In its Spring 2026 Africa Economic Update, the Bank places Zimbabwe among resource-rich economies with a credible chance of moving beyond raw mineral exports into processing and value addition.

With global demand for battery metals rising as the energy transition gathers pace, lithium is increasingly seen as the country’s clearest entry point into that shift.

But the message is not one of certainty; it is one of timing and execution. The current surge in demand for critical minerals, the Bank notes, presents a narrow window for Africa to industrialise on the back of its resource base.

Lithium pathway viable — but only under strict conditions

The report makes it clear that mineral beneficiation can work, but only under specific conditions.

Countries must have enough influence in global markets to limit buyers’ ability to switch suppliers, while also building a domestic environment capable of supporting competitive processing.
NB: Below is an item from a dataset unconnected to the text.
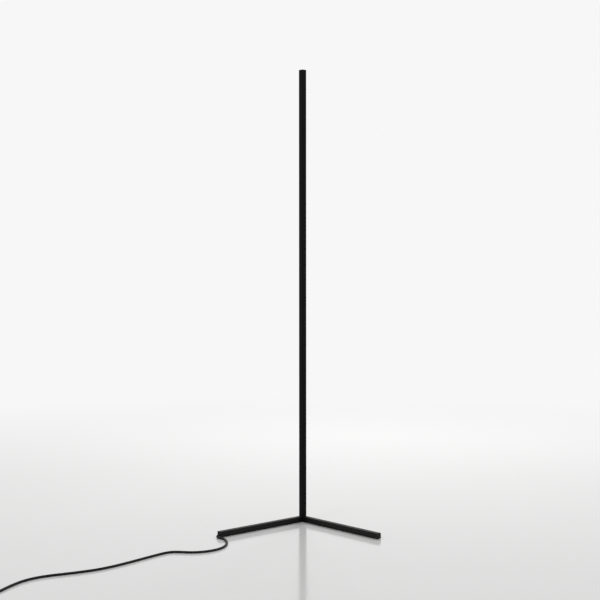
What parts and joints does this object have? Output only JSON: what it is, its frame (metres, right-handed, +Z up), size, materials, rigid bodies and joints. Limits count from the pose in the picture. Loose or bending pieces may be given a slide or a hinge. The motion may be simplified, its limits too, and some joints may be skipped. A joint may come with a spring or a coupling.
{
  "type": "corner floor lamp",
  "caption": "Slim upright floor lamp for a room corner: square pole with a light strip and diffuser down its back, right-angled base of two bars, cord, in-line controller and adapter.",
  "frame": {"origin": "on the floor under the pole's axis, at the corner of the base", "axes": "+Z up along the pole; the light shines towards +Y, into the room's corner; the base opens towards -Y; the cord leaves the bar at -X"},
  "size_m": [1.1174, 0.9123, 1.4],
  "materials": {
    "black_aluminium": "satin black anodised",
    "black_steel": "satin black powder coat",
    "milky_plastic": "milky, satin",
    "board_white": "semi-matt white",
    "chip_cream": "cream",
    "steel": "zinc-plated",
    "nickel": "nickel-plated",
    "black_plastic": "fine-grained black",
    "grey_rubber": "matt dark grey",
    "cord_jacket": "satin black jacket",
    "board_green": "solder mask",
    "ferrite": "dark ferrite with tape"
  },
  "bodies": {
    "root": {"pole_lower": "black_aluminium", "pole_middle": "black_aluminium", "pole_upper": "black_aluminium", "diffuser_lower": "milky_plastic", "diffuser_middle": "milky_plastic", "diffuser_upper": "milky_plastic", "led_board_lower": "board_white", "led_board_middle": "board_white", "led_board_upper": "board_white", "led_chips_lower": "chip_cream", "led_chips_middle": "chip_cream", "led_chips_upper": "chip_cream", "link_socket_lower": "board_white", "link_socket_upper": "board_white", "link_plug_lower": "black_plastic", "link_plug_upper": "black_plastic", "strip_plug": "board_white", "splice_bar_lower": "steel", "splice_bar_upper": "steel", "anchor_bar": "steel", "bar_screws": "steel", "pole_bolt": "steel", "top_cap": "black_plastic", "corner_block": "black_steel", "left_tube": "black_steel", "right_tube": "black_steel", "tube_screws": "steel", "left_end_cap": "black_plastic", "right_end_cap": "black_plastic", "corner_pad": "grey_rubber", "left_pad": "grey_rubber", "right_pad": "grey_rubber", "inner_lead": "cord_jacket", "strain_relief": "cord_jacket", "cord_run": "cord_jacket", "controller_base": "black_plastic", "controller_cover": "black_plastic", "controller_board": "board_green", "dome_switches": "steel", "indicator_window": "milky_plastic", "controller_screws": "steel", "controller_relief_in": "cord_jacket", "controller_relief_out": "cord_jacket", "cord_link": "cord_jacket", "cord_coil": "cord_jacket", "cord_tie": "grey_rubber", "adapter_front": "black_plastic", "adapter_back": "black_plastic", "adapter_pins": "nickel", "adapter_board": "board_green", "adapter_transformer": "ferrite", "adapter_relief": "cord_jacket"},
    "power_button": {"button_power": "grey_rubber"},
    "colour_button": {"button_colour": "grey_rubber"},
    "mode_button": {"button_mode": "grey_rubber"}
  },
  "joints": [
    {"name": "power_press", "type": "slide", "parent": "root", "child": "power_button", "axis": [0, 0, -1], "range_m": [0, 0.0006], "stiffness_N_per_m": 1000},
    {"name": "colour_press", "type": "slide", "parent": "root", "child": "colour_button", "axis": [0, 0, -1], "range_m": [0, 0.0006], "stiffness_N_per_m": 1000},
    {"name": "mode_press", "type": "slide", "parent": "root", "child": "mode_button", "axis": [0, 0, -1], "range_m": [0, 0.0006], "stiffness_N_per_m": 1000}
  ]
}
The experience of Indonesia offers a useful contrast. Its nickel export ban helped trigger a processing boom because it controlled a significant share of global supply. A similar approach in bauxite, however, failed when buyers simply turned elsewhere.
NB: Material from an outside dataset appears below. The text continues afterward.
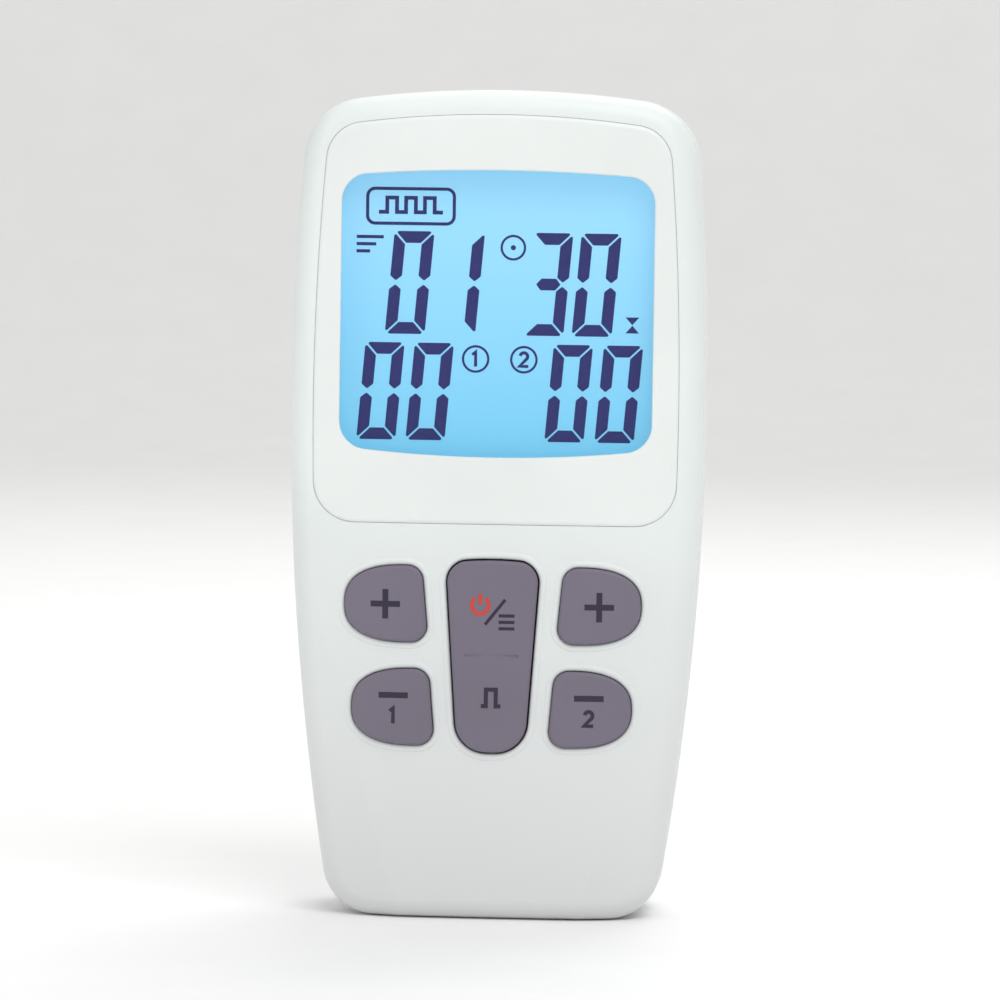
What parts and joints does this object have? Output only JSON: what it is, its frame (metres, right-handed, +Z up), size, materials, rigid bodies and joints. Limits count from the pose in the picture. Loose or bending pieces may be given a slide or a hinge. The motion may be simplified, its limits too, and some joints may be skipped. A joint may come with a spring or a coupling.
{
  "type": "tens unit",
  "caption": "Handheld two-channel nerve stimulator with a display, a five-key pad, two output sockets, a battery door and a belt clip.",
  "frame": {"origin": "middle of the bounding box's bottom face, on the surface that the unit stands on", "axes": "+Z up the long way of the unit, display facing -Y, belt clip towards +Y, +X to the right of a viewer who faces the display"},
  "size_m": [0.0552, 0.0308, 0.11],
  "materials": {
    "white_housing": "fine moulded texture, soft sheen",
    "key_grey": "matt mauve grey with printed symbols",
    "clear_window": "polished clear plastic",
    "lcd": "blue backlit display",
    "light_guide": "white satin plastic",
    "silicone": "translucent grey silicone",
    "board_green": "solder mask",
    "black_plastic": "matt black",
    "steel": "plated steel",
    "winding": "copper winding under yellow tape",
    "cell_wrap": "printed shrink wrap",
    "red_wire": "soft plastic insulation",
    "black_wire": "soft plastic insulation",
    "label": "blank matt label"
  },
  "bodies": {
    "housing": {"front_shell": "white_housing", "rear_shell": "white_housing", "display_bezel": "white_housing", "lcd_window": "clear_window", "lcd_glass": "lcd", "lcd_frame": "light_guide", "backlight_panel": "light_guide", "keypad_mat": "silicone", "zebra_strip": "silicone", "main_board": "board_green", "microcontroller": "black_plastic", "driver_chip": "black_plastic", "buzzer": "black_plastic", "output_socket_1": "black_plastic", "output_socket_2": "black_plastic", "crystal": "steel", "dome_ch1_plus": "steel", "dome_ch1_minus": "steel", "dome_ch2_plus": "steel", "dome_ch2_minus": "steel", "dome_mode_upper": "steel", "dome_mode_lower": "steel", "board_screw_1": "steel", "board_screw_2": "steel", "case_screw_1": "steel", "case_screw_2": "steel", "case_screw_3": "steel", "case_screw_4": "steel", "socket_pin_1": "steel", "socket_pin_2": "steel", "battery_spring_1": "steel", "battery_spring_2": "steel", "battery_spring_3": "steel", "contact_positive": "steel", "contact_negative": "steel", "contact_link_top": "steel", "contact_link_bottom": "steel", "clip_pin": "steel", "clip_spring": "steel", "output_transformer_1": "winding", "output_transformer_2": "winding", "battery_1": "cell_wrap", "battery_2": "cell_wrap", "battery_3": "cell_wrap", "capacitor_1": "cell_wrap", "capacitor_2": "cell_wrap", "wire_positive": "red_wire", "wire_negative": "black_wire"},
    "key_ch1_plus": {"key_ch1_plus": "key_grey"},
    "key_ch1_minus": {"key_ch1_minus": "key_grey"},
    "key_ch2_plus": {"key_ch2_plus": "key_grey"},
    "key_ch2_minus": {"key_ch2_minus": "key_grey"},
    "key_mode": {"key_mode": "key_grey"},
    "battery_door": {"battery_door": "white_housing", "rating_label": "label"},
    "belt_clip": {"belt_clip": "white_housing"}
  },
  "joints": [
    {"name": "key_ch1_plus_press", "type": "slide", "parent": "housing", "child": "key_ch1_plus", "axis": [0, 1, 0], "range_m": [0, 0.0008], "stiffness_N_per_m": 1500},
    {"name": "key_ch1_minus_press", "type": "slide", "parent": "housing", "child": "key_ch1_minus", "axis": [0, 1, 0], "range_m": [0, 0.0008], "stiffness_N_per_m": 1500},
    {"name": "key_ch2_plus_press", "type": "slide", "parent": "housing", "child": "key_ch2_plus", "axis": [0, 1, 0], "range_m": [0, 0.0008], "stiffness_N_per_m": 1500},
    {"name": "key_ch2_minus_press", "type": "slide", "parent": "housing", "child": "key_ch2_minus", "axis": [0, 1, 0], "range_m": [0, 0.0008], "stiffness_N_per_m": 1500},
    {"name": "key_mode_rock", "type": "hinge", "parent": "housing", "child": "key_mode", "pos_m": [0, -0.01225, 0.0353], "axis": [1, 0, 0], "range_deg": [-3, 3], "stiffness_Nm_per_rad": 0.3},
    {"name": "battery_door_hinge", "type": "hinge", "parent": "housing", "child": "battery_door", "pos_m": [0, 0.0084, 0.005], "axis": [-1, 0, 0], "range_deg": [0, 70]},
    {"name": "belt_clip_hinge", "type": "hinge", "parent": "housing", "child": "belt_clip", "pos_m": [0, 0.01205, 0.093], "axis": [1, 0, 0], "range_deg": [0, 20], "stiffness_Nm_per_rad": 0.15, "springref_deg": -11.46}
  ]
}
For Zimbabwe, the takeaway is straightforward: lithium can support industrialisation, but only if local capacity, from power to skills, is built to match policy ambition.

Export restrictions remain a high-stakes gamble

That context puts Zimbabwe’s own policy direction into sharper focus.

Following a blanket ban on lithium concentrates in February, the government has this week softly lifted export restrictions, allowing shipments to resume under a controlled framework after engagements with producers. The move is aimed at safeguarding investment while maintaining pressure on miners to move into processing.

Under the new approach, authorities are introducing export quotas allocated on a producer-by-producer basis, alongside strict conditions tied to transparency, compliance, and commitments to build local processing plants.

A transition framework is also in place, including a tax on concentrate exports and a longer-term push toward a full ban on unprocessed lithium.

In effect, Zimbabwe is attempting to balance two competing priorities—preserving current export revenues while forcing a shift toward beneficiation.

That balancing act mirrors the World Bank’s warning.

Export controls, the report stresses, are not general-purpose tools but high-stakes bets. If applied before a competitive processing base is in place, they risk disrupting markets and eroding foreign currency inflows without delivering industrialisation.

More broadly, the Bank sees Zimbabwe as part of a wider shift across Africa, where governments are increasingly using industrial policy tools, from export controls to incentives, to capture more value from natural resources.

Yet it also flags a familiar constraint. Zimbabwe falls into what it terms a “selection gap”, where policy choices are broadly correct in theory but not always aligned with domestic capabilities.

In practice, this has meant a heavier reliance on export controls, with less emphasis on the production support needed to build competitive industries.

That gap between ambition and execution is where the outcome will be decided.

Zimbabwe’s lithium resources, the Bank suggests, give it a genuine opportunity to industrialise in step with global demand for battery metals.

But turning that potential into reality will depend on getting the sequencing right—building capacity, aligning policy with conditions on the ground, and using current measures, such as export quotas, as a bridge rather than an end in themselves.

Without that, lithium risks remaining just that: potential.